VSO musicians performing are: Brooke Quiggins and Jane Kittredge, violins; Stefanie Taylor, viola; John Dunlop, cello; Luke Baker, bass; and Mary Jane Austin, piano.
“It’s a collaborative effort of the whole organization. Matt put the music together, and I had a great time hosting it,” Ludwig said. “I see in the program, as our president-elect says, ‘possibilities.’ The pieces on the program come from people who have had encouragement as young artists, and who were given opportunities as young people to flourish.”
That’s most obvious in the case of the student composers. Wick is a participant in Vermont’s Music-Comp program for young composers and Arroyo is a student at LaGuardia High School of Music & Art and Performing Arts in New York City.
“They’re both really gifted young people — and they both reflect the times,” Ludwig said. “Arianelle’s piece is called ‘Uncertainty,’ and Alex’s is called “Proletarian Pandemic & Bourgeois Bandemic.’ I love that! They both speak well about the pieces.”
“Pieces by young people to me, as a composer and as a teacher, are always going to be highlights, and these are pieces that really didn’t exist until they were given the opportunity to performed,” Ludwig said. “That’s true for every composition, but we’ve heard some of these other pieces.”
Ludwig describes “Tamborito” and “Cumbia y Congo” from “Danzas de Panama” by the African-American composer William Grant Still (1895-1978) as “really cool.”
“I had heard the piece but coming back to it, there’s something about the combination of very popular sounds, very recognizable sounds, which use some pretty avant-garde techniques, that I think is really inventive,” Ludwig said.
Represented by her “Amazing Grace,” Jennifer Higdon (b. 1962), one of today’s best-known composers and a Pulitzer Prize-winner, already had a relationship with the VSO.
“We programmed the concerto she had written for (the new music group) Eighth Blackbird,” Ludwig said. “That was a terrific success. She’s a longtime colleague of mine, and was one of my teachers.”
The classics being performed are: Brahms’ Hungarian Dance No. 6; Adagio from Mendelssohn’s Grand Sextet in D Major, Op. 110; Allegro giusto from Schubert’s “Trout” Quintet, D.667, for piano and strings; and Elgar’s “Salut d’Amour.”
“I do like the program because it’s so varied. There are so many possibilities in the program too,” Ludwig said.
Today’s symphony programs are becoming “hybrids” by necessity, because of the COVID-19 pandemic.
“There is a good side of it which is, it makes the VSO and all orchestras think about what their role is in the digital world and how they can advocate for live performance — which cannot be replaced. There is an excitement about being in the hall listening,” Ludwig said.
“That said, we still want music,” he said. “And we still want great performances of that music to listen to, so this is a hell of a second option!”

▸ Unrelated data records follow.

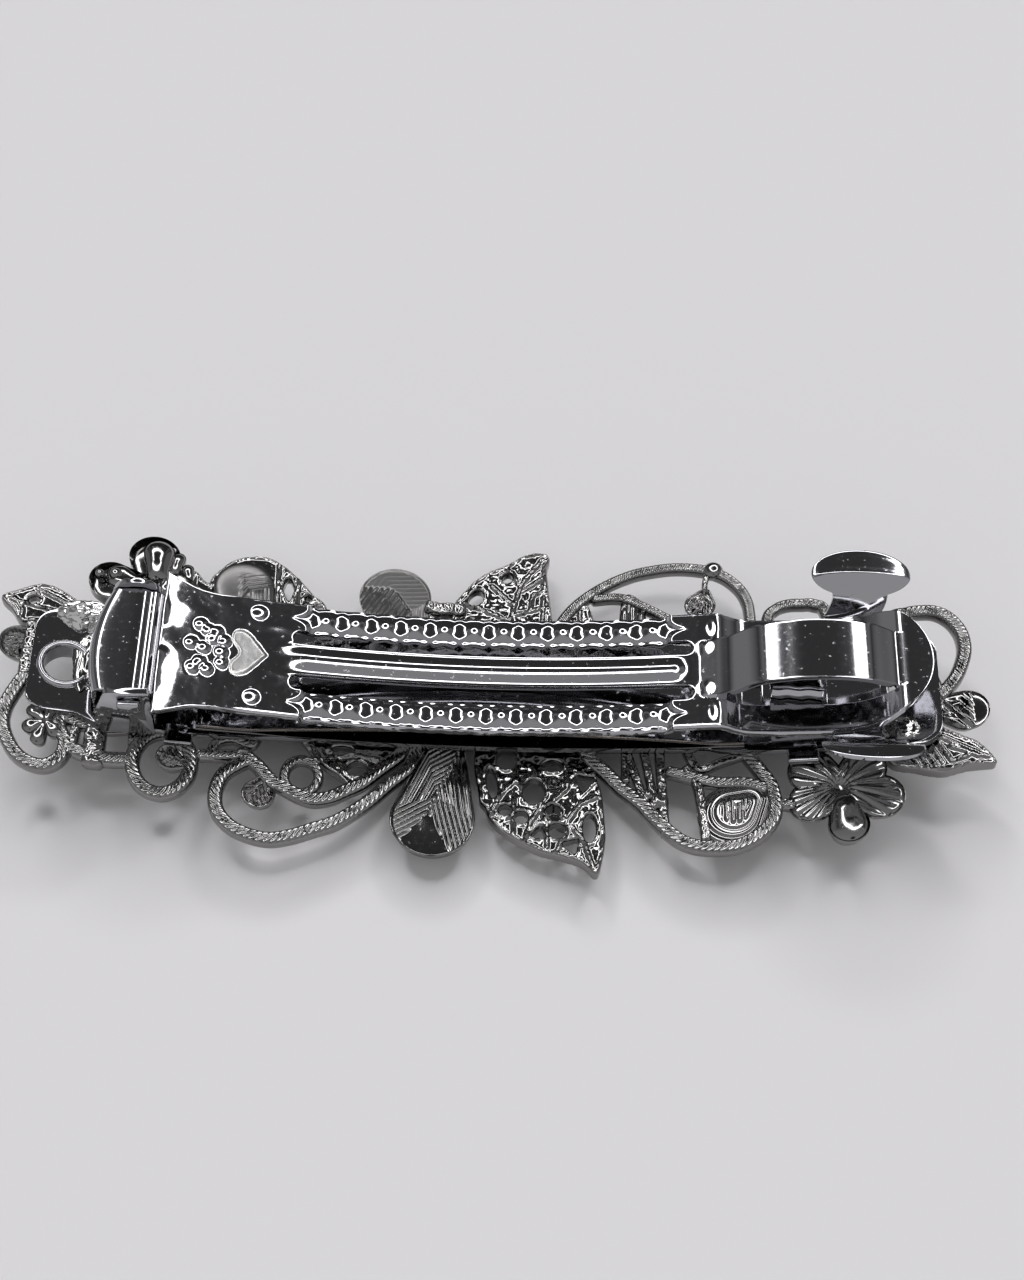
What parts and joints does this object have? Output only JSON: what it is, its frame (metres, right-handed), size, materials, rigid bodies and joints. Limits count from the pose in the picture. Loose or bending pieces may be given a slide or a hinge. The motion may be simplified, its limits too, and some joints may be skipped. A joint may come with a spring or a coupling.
{
  "type": "hair barrette with filigree plaque",
  "caption": "Automatic hair barrette lying face down: cast filigree plaque with a hinged, embossed clasp arm, bow spring and finger-tab latch on its back.",
  "frame": {"origin": "middle of the clip's box in plan, on the level that the plaque's front rests on", "axes": "+X along the clip from hinge to latch, +Y away from the camera across the clip, +Z from the plaque's front to the clasp"},
  "size_m": [0.0771, 0.03, 0.0121],
  "materials": {
    "plated_casting": "cast zinc alloy with dark gunmetal plating, mirror bright on the ribs and matt in the grooves",
    "plated_sheet": "pressed steel sheet with mirror gunmetal plating and fine scratches"
  },
  "bodies": {
    "clip": {"filigree": "plated_casting", "base_plate": "plated_sheet", "bow_spring": "plated_sheet", "latch_spring": "plated_sheet"},
    "arm": {"arm": "plated_sheet"}
  },
  "joints": [
    {"name": "arm_hinge", "type": "hinge", "parent": "clip", "child": "arm", "pos_m": [-0.02695, 0.00015, 0.0094], "axis": [0, -1, 0], "range_deg": [0, 80]}
  ]
}
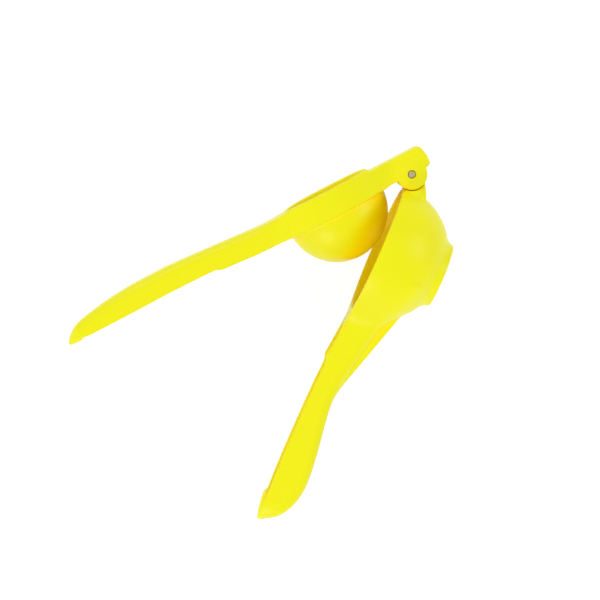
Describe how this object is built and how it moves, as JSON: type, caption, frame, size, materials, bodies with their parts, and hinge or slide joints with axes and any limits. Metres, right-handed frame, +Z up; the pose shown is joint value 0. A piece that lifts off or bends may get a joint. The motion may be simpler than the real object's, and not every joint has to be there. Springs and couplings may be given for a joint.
{
  "type": "hinged lemon squeezer",
  "caption": "Hand-held lemon squeezer: a domed press cup on one channel handle folds into a slotted bowl on the other, both turning on a cross pin.",
  "frame": {"origin": "on the surface that the open tool lies on, under the centre of its bounding box", "axes": "+X from the hinge towards the handle tips, +Y towards the bowl lever, +Z up, away from the surface that it lies on"},
  "size_m": [0.2192, 0.1618, 0.0788],
  "materials": {
    "enamel": "satin baked enamel on cast aluminium, bright lemon yellow",
    "pin_steel": "turned steel rivet end, dull"
  },
  "bodies": {
    "bowl_side": {"bowl_lever": "enamel"},
    "press_side": {"press_lever": "enamel", "hinge_pin": "pin_steel"}
  },
  "joints": [
    {"name": "hinge", "type": "hinge", "parent": "bowl_side", "child": "press_side", "pos_m": [-0.09315, 0.00192, 0.04783], "axis": [-0.1899, 0.0028, -0.9818], "range_deg": [-37.7, 53.5]}
  ]
}
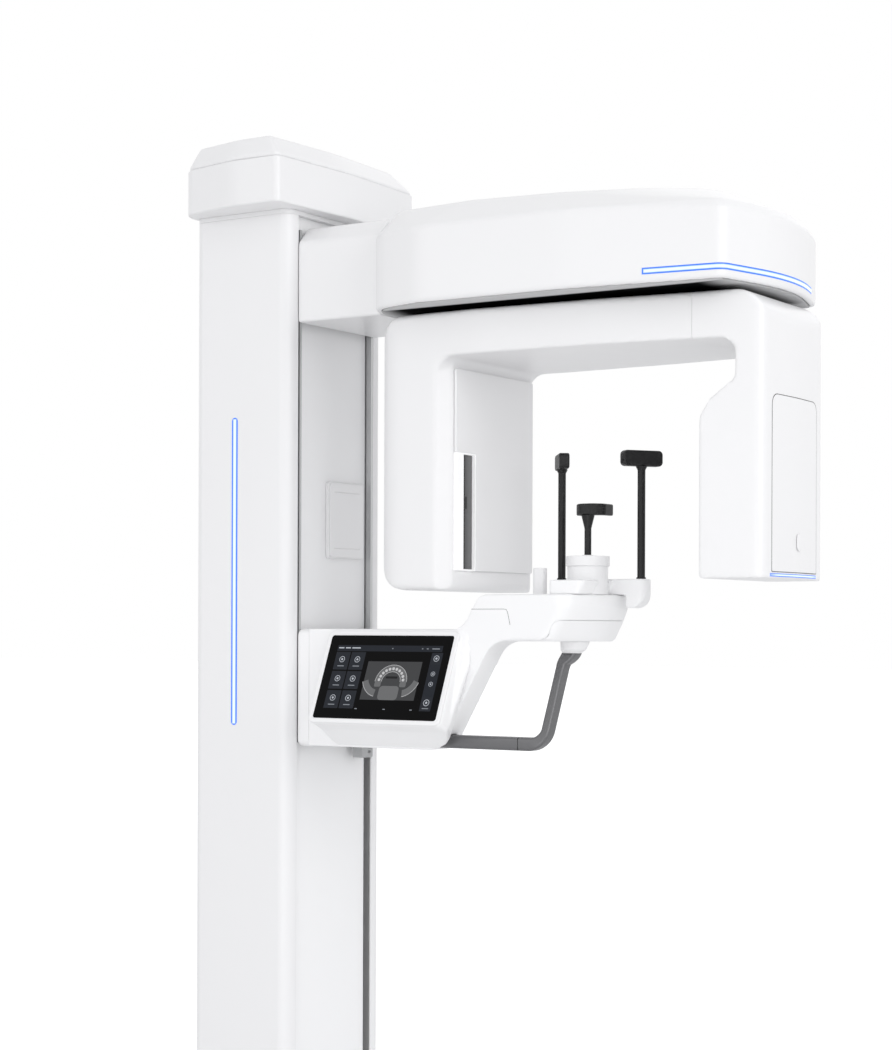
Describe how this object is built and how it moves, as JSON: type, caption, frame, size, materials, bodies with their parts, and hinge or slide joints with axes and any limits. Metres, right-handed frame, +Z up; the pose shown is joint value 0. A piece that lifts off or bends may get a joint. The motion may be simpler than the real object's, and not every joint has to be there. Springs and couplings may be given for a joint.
{
  "type": "dental ct scanner",
  "caption": "Free-standing dental cone-beam CT and panoramic X-ray unit: column, lift carriage, overhead arm, turning gantry, touchscreen console and head supports.",
  "frame": {"origin": "centre of the column on the floor", "axes": "+Z up along the column, +X from the column along the overhead arm, -Y towards the side with the touchscreen"},
  "size_m": [1.4986, 0.86, 2.3],
  "materials": {
    "white_shell": "satin white lacquered covers",
    "grey_plastic": "matte light grey",
    "blue_light": "translucent diffuser over blue lamps",
    "dark_glass": "polished black glass",
    "black_plastic": "satin black",
    "rubber": "matte black rubber",
    "machined_steel": "ground steel",
    "dark_metal": "dark painted metal",
    "handle_metal": "satin metallic grey lacquer"
  },
  "bodies": {
    "root": {"base_plate": "white_shell", "levelling_feet": "rubber", "column_shell": "white_shell", "rear_cover": "white_shell", "column_top_plate": "white_shell", "rail_panel": "white_shell", "guide_rails": "machined_steel", "lift_cylinder": "dark_metal", "cap_band": "white_shell", "cap_dome": "white_shell", "column_light": "blue_light", "remote_holder": "white_shell", "holder_cover": "white_shell", "cover_screws": "machined_steel"},
    "carriage": {"carriage_frame": "machined_steel", "lift_rod": "machined_steel", "upper_bracket": "white_shell", "bracket_collar": "white_shell", "housing_shell": "white_shell", "housing_floor": "black_plastic", "housing_light": "blue_light", "slewing_bearing": "machined_steel", "drive_motor": "dark_metal", "drive_belt": "rubber", "arm_mount": "white_shell", "arm_body": "white_shell", "arm_lower_cover": "white_shell", "screen_housing": "white_shell", "screen_bezel": "white_shell", "touch_screen": "dark_glass", "socket_box": "grey_plastic", "handle": "handle_metal", "handle_boss": "white_shell", "head_yoke": "white_shell", "turret_body": "white_shell", "laser_post": "white_shell"},
    "gantry": {"gantry_hub": "machined_steel", "hub_pulley": "machined_steel", "detector_cover": "white_shell", "generator_cover": "white_shell", "detector_panel": "white_shell", "sensor_frame": "white_shell", "sensor_glass": "dark_glass", "sensor_module": "dark_metal", "tube_head": "machined_steel", "collimator": "dark_metal", "end_panel": "white_shell", "panel_cap": "white_shell", "generator_light": "blue_light"},
    "motor_wheel": {"motor_pulley": "machined_steel"},
    "slider": {"slider_knob": "black_plastic"},
    "support_dial": {"turret_cap": "white_shell"},
    "chin_rest": {"chin_stem": "black_plastic", "chin_cup": "black_plastic"},
    "support_left": {"support_rod_left": "black_plastic", "support_pad_left": "black_plastic"},
    "support_right": {"support_rod_right": "black_plastic", "support_pad_right": "black_plastic"}
  },
  "joints": [
    {"name": "column_lift", "type": "slide", "parent": "root", "child": "carriage", "axis": [0, 0, 1], "range_m": [-0.65, 0.03]},
    {"name": "gantry_rotation", "type": "hinge", "parent": "carriage", "child": "gantry", "pos_m": [0.805, 0, 1.9], "axis": [0, 0, 1], "range_deg": [-180, 180]},
    {"name": "motor_turn", "type": "hinge", "parent": "carriage", "child": "motor_wheel", "pos_m": [1.06, 0, 1.96], "axis": [0, 0, 1], "range_deg": [-900, 900]},
    {"name": "sensor_slide", "type": "slide", "parent": "gantry", "child": "slider", "axis": [0, 0, 1], "range_m": [-0.12, 0.08]},
    {"name": "support_dial_turn", "type": "hinge", "parent": "carriage", "child": "support_dial", "pos_m": [0.805, -0.04, 1.36], "axis": [0, 0, 1], "range_deg": [0, 120]},
    {"name": "support_left_slide", "type": "slide", "parent": "carriage", "child": "support_left", "axis": [1, 0, 0], "range_m": [0, 0.024]},
    {"name": "support_right_slide", "type": "slide", "parent": "carriage", "child": "support_right", "axis": [-1, 0, 0], "range_m": [0, 0.024]},
    {"name": "chin_height", "type": "slide", "parent": "carriage", "child": "chin_rest", "axis": [0, 0, 1], "range_m": [-0.02, 0.03]}
  ],
  "couplings": [
    {"joint": "motor_turn", "follows": "gantry_rotation", "ratio": 5},
    {"joint": "support_left_slide", "follows": "support_dial_turn", "m_per_rad": 0.011459},
    {"joint": "support_right_slide", "follows": "support_dial_turn", "m_per_rad": 0.011459}
  ]
}
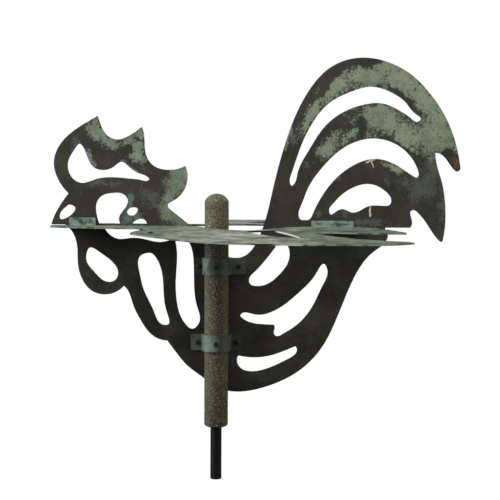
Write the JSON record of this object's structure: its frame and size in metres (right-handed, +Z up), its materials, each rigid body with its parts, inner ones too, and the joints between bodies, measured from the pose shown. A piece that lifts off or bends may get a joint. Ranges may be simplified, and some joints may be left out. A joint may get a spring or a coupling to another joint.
{
  "type": "weather vane",
  "caption": "Rooster weather vane of crossed pierced copper sheets on a textured pipe sleeve that turns freely on a steel spindle rod.",
  "frame": {"origin": "centre of the spindle rod's cut foot, on the spin axis", "axes": "+Z up along the spin axis, the rooster's beak towards -X and its tail towards +X, -Y towards the side that carries the pipe sleeve"},
  "size_m": [0.5706, 0.316, 0.5932],
  "materials": {
    "black_steel": "black, satin",
    "bearing_steel": "polished",
    "bush_bronze": "machined",
    "cast_pipe": "granular, olive brown with pale specks",
    "patinated_sheet": "dark weathered copper with patches of verdigris",
    "plate_sheet": "weathered copper, grey green, soft gloss",
    "strap_copper": "dull grey green copper",
    "dark_fastener": "dark weathered"
  },
  "bodies": {
    "spindle": {"spindle_rod": "black_steel", "thrust_ball": "bearing_steel"},
    "vane": {"thrust_disc": "bearing_steel", "upper_bush": "bush_bronze", "lower_bush": "bush_bronze", "pipe_sleeve": "cast_pipe", "pipe_cap": "cast_pipe", "rooster_profile": "patinated_sheet", "near_wing_plate": "plate_sheet", "far_wing_plate": "plate_sheet", "head_rivets": "plate_sheet", "tail_rivets": "plate_sheet", "upper_strap": "strap_copper", "lower_strap": "strap_copper", "upper_strap_bolts": "dark_fastener", "lower_strap_bolts": "dark_fastener", "upper_strap_washers": "dark_fastener", "lower_strap_washers": "dark_fastener", "upper_strap_nuts": "dark_fastener", "lower_strap_nuts": "dark_fastener", "upper_strap_screw": "dark_fastener", "lower_strap_screw": "dark_fastener"}
  },
  "joints": [
    {"name": "vane_spin", "type": "hinge", "parent": "spindle", "child": "vane", "pos_m": [0, 0, 0.37], "axis": [0, 0, 1], "continuous": true}
  ]
}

“Music for Days Like This” and Jukebox mark the first programming by the VSO’s new executive director Elise Brunelle, who took the reins of the state’s professional orchestra in September.
“She has a clear vision for what she wants, and also tolerance for experimenting and trying out new things for the orchestra. And she has a very clear sense of what moving forward looks like,” Ludwig said.
“And she has the people skills too. I think that’s great,” Ludwig said. “All of those things I think will be great for the orchestra. Especially right now, that’s who we want driving the bus.”
This Dec. 19 concert will feature four VSO cellists and two VSO percussionists and will be performed from the Elley-Long Music Center in Colchester.. The program will premiere works from composers Molly Joyce and Michael Chorney, as well as other works — to be announced.
Before the Nov. 21 show, audience members are invited to a pre-concert Zoom chat that delves into what the new generation of composers can learn from the greats — and what we can learn from them.